Yes, the film is funny—side-splittingly, belly-achingly so. Borat is destined to become the most hotly debated (and beloved) comedy in ages. But if you can watch it with a clean conscience, without any guilt, without turning away once in a while, then you are a bigger person than I.

Cohen, sporting an unwashed gray suit and a fluffy mustache, and speaking through a butchered excuse for English, disappears into the part of Borat, a TV reporter from Kazakhstan sent to America to do a series of reports on what makes our country work. Along the way, he meets a cornucopia of the America public, from driving instructors, rodeo organizers, feminists, Southern aristocrats, Pentecostal preachers and frat boys. Duped into thinking they are helping a third-world journalist learn about American culture, Cohen turns the tables on his condescending interviewees, feigning ignorance until their prejudices and bigotry are revealed. No aspect of intolerance, hypocrisy, arrogance or stupidity is overlooked.

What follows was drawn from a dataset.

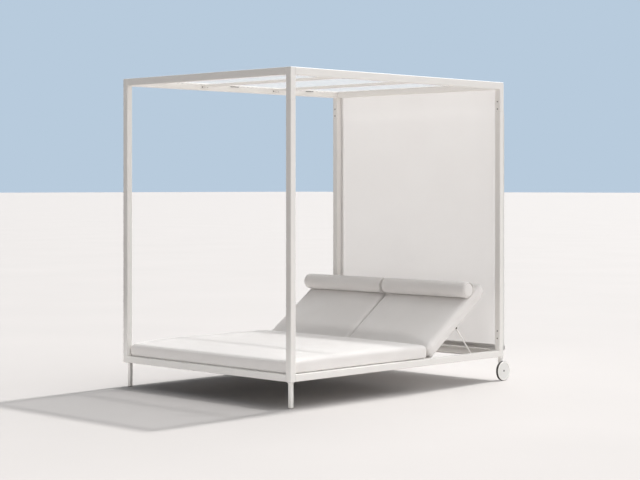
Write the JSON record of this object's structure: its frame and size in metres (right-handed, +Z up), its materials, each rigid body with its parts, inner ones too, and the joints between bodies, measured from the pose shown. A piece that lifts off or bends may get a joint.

Some consider Cohen’s brilliant skewerings unfair ensnarement. I don’t. Gullibility isn’t the same thing as entrapment. His guerilla ambushes didn’t force anyone to say anything they didn’t want to say. He simply gave them an opportunity to spew what was already boiling inside of them. By pretending to be an ignorant, racist, misogynist, gay-bashing, Jew-hating, gun-loving, warmongering bigot, Cohen elicited the same from those Americans he interviewed. Lynching gays, bringing back slavery, killing all Muslims—there is more than one occasion in Borat that the laugher ceases on account of all the gasps.

Cohen doesn’t allow you to laugh your head off. Indeed, even the zaniest of his jokes is meant to start in your belly but end up in your head. Those who leave the theater having merely laughed have missed the point. If Borat makes you laugh, Cohen makes you to think.

Borat holds up a savage mirror to American culture that could not have been made at any other time. Not only would its outrageous topics have been censored, but our celebrity culture now more than ever lives to preen in front of the camera. They’ll take their 15-minutes of fame any way they can, even if it means being recorded on digital video as monsters.

America, you got punk’d and the result is horrifying. Borat paints a picture of the American landscape that would induce nightmares were you not laughing so hard.

Borat, from its highbrow to its lowbrow humor, is a satire disguised as a gross-out comedy. Cohen is the ancient court jester speaking truth—even rude truth—to power. He is fully aware that comedy allows you to comment on things drama would never touch, to face things you would otherwise never know existed, and to ingest it all in such a way that we can laugh at ourselves even while being genuinely repulsed.

Part improviser, part brilliant comedian, and part courageous political satirist, how Cohen does it with a straight face is beyond me.